== PROBLEM REQUIREMENTS ==
Using the listing below, set down each line from the line containing "pole_shoe_leading();" through the line containing "obj.parent = None", both ends included, exactly and with nothing added.

-- start --

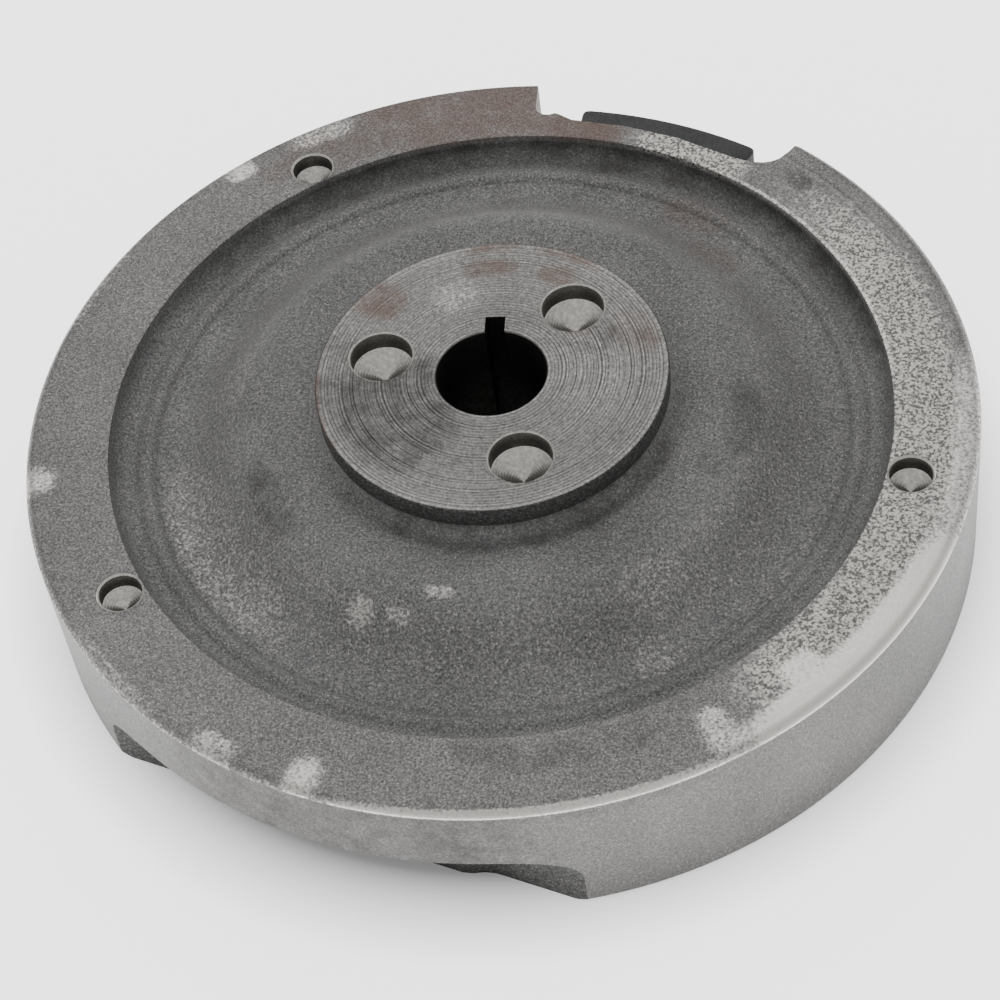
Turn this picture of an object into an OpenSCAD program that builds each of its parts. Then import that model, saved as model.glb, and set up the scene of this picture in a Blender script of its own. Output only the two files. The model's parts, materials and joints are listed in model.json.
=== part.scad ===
// Magneto flywheel of a small single-cylinder engine, fan side up.
// Z is the axis of rotation. Z = 0 is the lower edge of the rim, on the engine side.
// The keyway points along +Y.

/* [Rim] */
// Outside diameter of the rim
rim_d = 230; // [224:1:236]
// Height of the rim from its lower edge to the flat fan-side face
rim_h = 40; // [38:1:44]
// Inside diameter of the flat fan-side face
face_in_d = 189; // [186:1:192]
// Diameter inside the rim on the engine side, at its lower edge
bowl_d = 180; // [174:1:182]
// Chamfer on the rim's outer edges
rim_edge = 1.3; // [0.5:0.1:2]

/* [Web] */
// Height of the raised middle of the web above the rim's lower edge
web_mid_z = 45.5; // [43:0.5:47]
// Height of the outer floor of the web
web_out_z = 33.4; // [32:0.2:35]
// Thickness of the web
web_t = 9; // [7:0.5:11]
// Radius at which the raised middle starts to fall away
slope_in_r = 57; // [54:1:60]
// Radius at which the slope meets the outer floor
slope_out_r = 79; // [76:1:80]
// Fillet between the outer floor and the rim
floor_fillet = 5; // [4:0.5:5.5]

/* [Hub] */
// Diameter of the turned hub face
hub_d = 84.4; // [80:0.2:88]
// Height of the turned hub face above the rim's lower edge
hub_z = 53.7; // [52:0.1:56]
// Diameter of the hub boss on the engine side
boss_d = 68; // [60:1:72]
// Height of the boss face above the rim's lower edge
boss_z = 6; // [3:0.5:10]

/* [Crankshaft bore] */
// Diameter of the parallel land at the fan side
bore_d = 26.5; // [25:0.1:28]
// Length of the parallel land
land_l = 12; // [8:1:16]
// Gain in diameter per millimetre of taper towards the engine
taper = 0.1; // [0.05:0.01:0.2]
// Width of the keyway
key_w = 4.8; // [4:0.1:6]
// Depth of the keyway beyond the wall of the bore
key_t = 4.6; // [3:0.1:6]

/* [Drive holes in the hub] */
// Diameter of each blind drive hole
dog_d = 14.8; // [12:0.1:16]
// Diameter of the circle that the holes lie on
dog_pcd = 55; // [52:0.5:58]
// Depth of the straight wall of each hole
dog_depth = 5; // [3:0.5:8]
// Angle of the first hole from +X
dog_angle = 47.5; // [40:0.5:60]

/* [Fan pin holes in the rim] */
// Diameter of each blind pin hole
pin_d = 10; // [8:0.1:11]
// Radius at which the holes lie
pin_r = 100.3; // [99.6:0.1:103]
// Depth of the straight wall of each hole
pin_depth = 4; // [3:0.5:8]

/* [Magnet slot] */
// Angle of the middle of the slot from +X
slot_angle = 69; // [60:0.5:75]
// Angle that the slot spans
slot_span = 37.2; // [35:0.1:40]
// Radius of the seat at the bottom of the slot
seat_r = 101; // [100:0.1:102]
// Radius of the corners at the bottom of the slot
slot_corner = 3.5; // [2:0.5:4]

/* [Magnet pack] */
// Angle that the holder spans
holder_span = 24.8; // [24:0.1:26]
// Outside radius of the holder
holder_r = 114.6; // [114:0.1:114.8]
// Height of the holder's lower face
holder_z = 9; // [8:0.5:12]
// Height of the holder
holder_h = 22; // [20:0.5:24]
// Thickness of the laminated pole shoes along the axis
shoe_h = 16; // [15.5:0.5:18]
// Height of the magnet along the axis
magnet_h = 14; // [10:0.5:15]
// Outside diameter of the screw thread
screw_d = 5; // [4:0.5:5]

/* [Balance relief] */
// Distance of the flat wall of the relief from the axis
relief_d = 98; // [97:0.5:100]
// Height of the relief from the rim's lower edge
relief_h = 20.5; // [18:0.5:22]
// Fillet between the flat wall and the roof of the relief
relief_fillet = 10; // [6:0.5:12]
// Angle of the middle of the relief from +X
relief_angle = 250; // [245:0.5:255]

/* [Hidden] */
$fn = 96;
iron = [0.46, 0.45, 0.44];
charcoal = [0.17, 0.17, 0.175];
lamination = [0.55, 0.55, 0.54];
ferrite = [0.24, 0.23, 0.24];
zinc = [0.66, 0.66, 0.63];

rim_r = rim_d / 2;
face_r = face_in_d / 2;
bowl_r = bowl_d / 2;
hub_r = hub_d / 2;
boss_r = boss_d / 2;
bore_r = bore_d / 2;
screw_r = screw_d / 2;
pin_angles = [122.1, 212.1, 347.1];
cut = 1;                          // overrun of every cutter past a face
drill_rise = tan(31);             // a drill leaves a 118 degree cone
hub_fillet = 3;                   // where the hub stands on the web
under_fillet = 8;                 // in the corners of the engine-side bowl
draft = 2;                        // draft of the bowl and boss walls
pack_angle = slot_angle + 0.5;    // the pack sits half a degree off the slot's middle
screw_off = 9.2;                  // angle from the pack's middle to each screw
magnet_half = 2.5;                // half of the angle that the magnet spans
shoe_in = 2.5;                    // angles that a pole shoe spans
shoe_out = 6.3;
shoe_bed_r = seat_r + 2.6;
shoe_face_r = holder_r + 0.3;
magnet_face_r = holder_r - 3.6;
pack_mid_z = holder_z + holder_h / 2;
head_r = 4;
head_t = 3.6;
washer_r = 4.2;
washer_t = 1.2;
counterbore_r = 4.6;
counterbore_bed = holder_r - 6;   // radius of the counterbore's floor
thread_l = 8;                     // length of thread in the rim
pad_rise = 2.4;                   // the low pad in the middle of the relief
pad_half = 30;
pad_foot = 37.5;

// Points of an arc about [cx, cz], from angle a0 to a1.
function arc(cx, cz, r, a0, a1, n = 8) =
    [for (i = [0 : n]) [cx + r * cos(a0 + (a1 - a0) * i / n), cz + r * sin(a0 + (a1 - a0) * i / n)]];

// A smooth step from 0 to 1, for the falling part of the web.
function ease(t) = (1 - cos(180 * t)) / 2;

// The falling part of the web from height za at slope_in_r to zb at slope_out_r.
function slope(za, zb, n = 12) =
    [for (i = [0 : n]) [slope_in_r + (slope_out_r - slope_in_r) * i / n, za + (zb - za) * ease(i / n)]];

function reversed(list) = [for (i = [len(list) - 1 : -1 : 0]) list[i]];

// Half section of the casting, from the axis outwards.
module casting_section() {
    under_mid_z = web_mid_z - web_t;
    under_out_z = web_out_z - web_t;
    wall_r = bowl_r - draft;
    polygon(concat(
        [[0, boss_z], [boss_r - 1.5, boss_z], [boss_r, boss_z + 1.5]],
        reversed(arc(boss_r + draft + under_fillet, under_mid_z - under_fillet, under_fillet, 90, 180)),
        slope(under_mid_z, under_out_z),
        reversed(arc(wall_r - under_fillet, under_out_z - under_fillet, under_fillet, 0, 90)),
        [[bowl_r, 1.5], [bowl_r + 1.5, 0]],
        [[rim_r - rim_edge, 0], [rim_r, rim_edge]],
        [[rim_r, rim_h - rim_edge], [rim_r - rim_edge, rim_h]],
        [[face_r + 0.6, rim_h], [face_r, rim_h - 0.6]],
        reversed(arc(face_r - floor_fillet, web_out_z + 0.4 + floor_fillet, floor_fillet, 270, 360)),
        [[face_r - floor_fillet, web_out_z]],
        reversed(slope(web_mid_z, web_out_z)),
        arc(hub_r + hub_fillet, web_mid_z + hub_fillet, hub_fillet, 270, 180),
        [[hub_r, hub_z - 0.5], [hub_r - 0.5, hub_z], [0, hub_z]]));
}

// A blind drilled hole, open upwards at z, with the cone that the drill leaves.
module drilled(r, z, depth) {
    translate([0, 0, z - depth]) cylinder(r = r, h = depth + cut);
    translate([0, 0, z - depth - r * drill_rise]) cylinder(r1 = 0, r2 = r, h = r * drill_rise);
}

// The bore: a parallel land at the fan side, then a taper that widens towards the engine.
module bore_cut() {
    taper_l = hub_z - land_l - boss_z;
    big_r = bore_r + taper * (taper_l + cut) / 2;
    translate([0, 0, hub_z - land_l]) cylinder(r = bore_r, h = land_l + cut);
    translate([0, 0, boss_z - cut]) cylinder(r1 = big_r, r2 = bore_r, h = taper_l + cut);
    translate([0, 0, hub_z - 0.8]) cylinder(r1 = bore_r, r2 = bore_r + 0.8 + cut, h = 0.8 + cut);
    translate([-key_w / 2, 0, boss_z - cut]) cube([key_w, bore_r + key_t, hub_z - boss_z + 2 * cut]);
}

// A sector between two radii, from angle -half to +half about +X.
module sector(r_in, r_out, half) {
    far = r_out / cos(half) + cut;
    intersection() {
        difference() {
            circle(r = r_out, $fn = 180);
            circle(r = r_in, $fn = 180);
        }
        polygon([[0, 0], [far * cos(half), -far * sin(half)], [far, 0], [far * cos(half), far * sin(half)]]);
    }
}

// What is left standing in one bottom corner of the slot, at angle side * slot_span / 2.
module slot_corner_fill(side) {
    mid_r = seat_r + slot_corner;
    mid_angle = side * (slot_span / 2 - asin(slot_corner / mid_r));
    difference() {
        rotate(side * slot_span / 2) translate([seat_r - cut, side > 0 ? -slot_corner : 0])
            square([slot_corner + cut, slot_corner]);
        rotate(mid_angle) translate([mid_r, 0]) circle(r = slot_corner, $fn = 48);
    }
}

// The slot through the rim that the magnet pack sits in.
module slot_cut() {
    rotate(slot_angle) translate([0, 0, -cut]) linear_extrude(rim_h + 2 * cut) difference() {
        sector(seat_r, rim_r + cut, slot_span / 2);
        slot_corner_fill(1);
        slot_corner_fill(-1);
    }
}

// Outline of the balance relief, seen along the axis, with its wall facing +X.
module relief_outline() {
    far = rim_r + cut;
    polygon([[relief_d, -far], [relief_d, -pad_foot], [relief_d + pad_rise, -pad_half],
             [relief_d + pad_rise, pad_half], [relief_d, pad_foot], [relief_d, far], [far, far], [far, -far]]);
}

// The relief cut from the lower half of the outer wall, opposite the magnets.
module relief_cut() {
    far = rim_r + cut;
    rotate(relief_angle) difference() {
        translate([0, 0, -cut]) linear_extrude(relief_h + cut) relief_outline();
        translate([0, far, 0]) rotate([90, 0, 0]) linear_extrude(2 * far) difference() {
            translate([relief_d - cut, relief_h - relief_fillet]) square([relief_fillet + cut, relief_fillet + cut]);
            translate([relief_d + relief_fillet, relief_h - relief_fillet]) circle(r = relief_fillet);
        }
    }
}

// Puts its child on the radial line through one holder screw, with +X outwards.
module on_screw_axis(side) {
    rotate(pack_angle + side * screw_off) translate([0, 0, pack_mid_z]) children();
}

// A cylinder that lies along the radial line, from radius r0 to r1.
module radial(r, r0, r1, sides = 48) {
    translate([r0, 0, 0]) rotate([0, 90, 0]) cylinder(r = r, h = r1 - r0, $fn = sides);
}

module flywheel_casting() {
    color(iron) difference() {
        rotate_extrude($fn = 180) casting_section();
        bore_cut();
        for (k = [0 : 2])
            rotate(dog_angle + 120 * k) translate([dog_pcd / 2, 0, 0]) drilled(dog_d / 2, hub_z, dog_depth);
        for (a = pin_angles)
            rotate(a) translate([pin_r, 0, 0]) drilled(pin_d / 2, rim_h, pin_depth);
        slot_cut();
        relief_cut();
        for (side = [-1, 1])
            on_screw_axis(side) radial(screw_r, seat_r - thread_l - 1, rim_r);
    }
}

// The pocket or body of a pole shoe on one side of the magnet.
module shoe_block(side) {
    shoe_mid = (shoe_in + shoe_out) / 2;
    rotate(pack_angle + side * shoe_mid) translate([0, 0, pack_mid_z - shoe_h / 2])
        linear_extrude(shoe_h) sector(shoe_bed_r, shoe_face_r, (shoe_out - shoe_in) / 2);
}

// The pocket or body of the magnet between the two pole shoes.
module magnet_block(half) {
    rotate(pack_angle) translate([0, 0, pack_mid_z - magnet_h / 2])
        linear_extrude(magnet_h) sector(shoe_bed_r + 0.4, magnet_face_r, half);
}

module magnet_holder() {
    color(charcoal) difference() {
        rotate(pack_angle) translate([0, 0, holder_z])
            linear_extrude(holder_h) sector(seat_r, holder_r, holder_span / 2);
        magnet_block(magnet_half + 1);
        for (side = [-1, 1]) {
            shoe_block(side);
            on_screw_axis(side) radial(screw_r + 0.2, seat_r - cut, rim_r);
            on_screw_axis(side) radial(counterbore_r, counterbore_bed, rim_r + cut);
        }
    }
}

module ignition_magnet() {
    color(ferrite) magnet_block(magnet_half);
}

module pole_shoe_leading() {
    color(lamination) shoe_block(1);
}

module pole_shoe_trailing() {
    color(lamination) shoe_block(-1);
}

// Socket-head screw with its head in the counterbore and its thread in the rim.
module holder_screw(side) {
    head_bed = counterbore_bed + washer_t;
    color(zinc) on_screw_axis(side) difference() {
        union() {
            radial(screw_r, seat_r - thread_l, head_bed);
            radial(head_r, head_bed, head_bed + head_t);
        }
        radial(2.3, head_bed + head_t - 2.2, head_bed + head_t + cut, 6);
    }
}

// Split spring washer under a screw head.
module lock_washer(side) {
    color(zinc) on_screw_axis(side) difference() {
        radial(washer_r, counterbore_bed, counterbore_bed + washer_t);
        radial(screw_r + 0.15, counterbore_bed - cut, counterbore_bed + washer_t + cut);
        translate([counterbore_bed - cut, -0.4, 0]) cube([washer_t + 2 * cut, 0.8, washer_r + cut]);
    }
}

module holder_screw_leading() {
    holder_screw(1);
}

module holder_screw_trailing() {
    holder_screw(-1);
}

module lock_washer_leading() {
    lock_washer(1);
}

module lock_washer_trailing() {
    lock_washer(-1);
}

flywheel_casting();
magnet_holder();
ignition_magnet();
pole_shoe_leading();
pole_shoe_trailing();
holder_screw_leading();
holder_screw_trailing();
lock_washer_leading();
lock_washer_trailing();
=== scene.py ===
# %% [markdown]
# # A magneto flywheel for a small engine
#
# The object is one heavy grey-iron casting with a dark ignition-magnet pack screwed into a slot in
# its rim. The foundry leaves a gritty skin on the web; a lathe then faces the rim, the hub and the
# outside, and years on a shelf add scuffs, a little rust and bright rubbed patches.
#
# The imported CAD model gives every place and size. This script builds the surfaces that the eye
# reads: turned rings, drill cones, a rough cast web, worn edges and the laminated magnet pack.

# %% Load the frame
import json
import math

import bmesh
import bpy
import numpy as np
from mathutils import Matrix, Vector

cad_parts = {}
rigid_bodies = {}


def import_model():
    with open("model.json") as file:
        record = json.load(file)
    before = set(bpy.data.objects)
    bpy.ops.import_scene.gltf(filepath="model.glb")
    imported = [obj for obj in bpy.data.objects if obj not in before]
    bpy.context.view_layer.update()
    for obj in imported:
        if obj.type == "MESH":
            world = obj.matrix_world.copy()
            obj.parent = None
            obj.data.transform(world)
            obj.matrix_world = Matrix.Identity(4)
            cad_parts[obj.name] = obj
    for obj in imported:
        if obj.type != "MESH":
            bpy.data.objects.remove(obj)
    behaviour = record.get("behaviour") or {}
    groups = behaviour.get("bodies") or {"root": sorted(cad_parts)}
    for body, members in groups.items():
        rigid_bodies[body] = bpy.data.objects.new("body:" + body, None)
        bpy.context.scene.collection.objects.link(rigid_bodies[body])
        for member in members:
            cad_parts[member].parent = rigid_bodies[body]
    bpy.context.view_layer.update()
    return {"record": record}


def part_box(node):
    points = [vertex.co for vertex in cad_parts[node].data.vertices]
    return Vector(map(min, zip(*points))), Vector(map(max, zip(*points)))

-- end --

== WORKED SOLUTION ==
pole_shoe_leading();
pole_shoe_trailing();
holder_screw_leading();
holder_screw_trailing();
lock_washer_leading();
lock_washer_trailing();
=== scene.py ===
# %% [markdown]
# # A magneto flywheel for a small engine
#
# The object is one heavy grey-iron casting with a dark ignition-magnet pack screwed into a slot in
# its rim. The foundry leaves a gritty skin on the web; a lathe then faces the rim, the hub and the
# outside, and years on a shelf add scuffs, a little rust and bright rubbed patches.
#
# The imported CAD model gives every place and size. This script builds the surfaces that the eye
# reads: turned rings, drill cones, a rough cast web, worn edges and the laminated magnet pack.

# %% Load the frame
import json
import math

import bmesh
import bpy
import numpy as np
from mathutils import Matrix, Vector

cad_parts = {}
rigid_bodies = {}


def import_model():
    with open("model.json") as file:
        record = json.load(file)
    before = set(bpy.data.objects)
    bpy.ops.import_scene.gltf(filepath="model.glb")
    imported = [obj for obj in bpy.data.objects if obj not in before]
    bpy.context.view_layer.update()
    for obj in imported:
        if obj.type == "MESH":
            world = obj.matrix_world.copy()
            obj.parent = None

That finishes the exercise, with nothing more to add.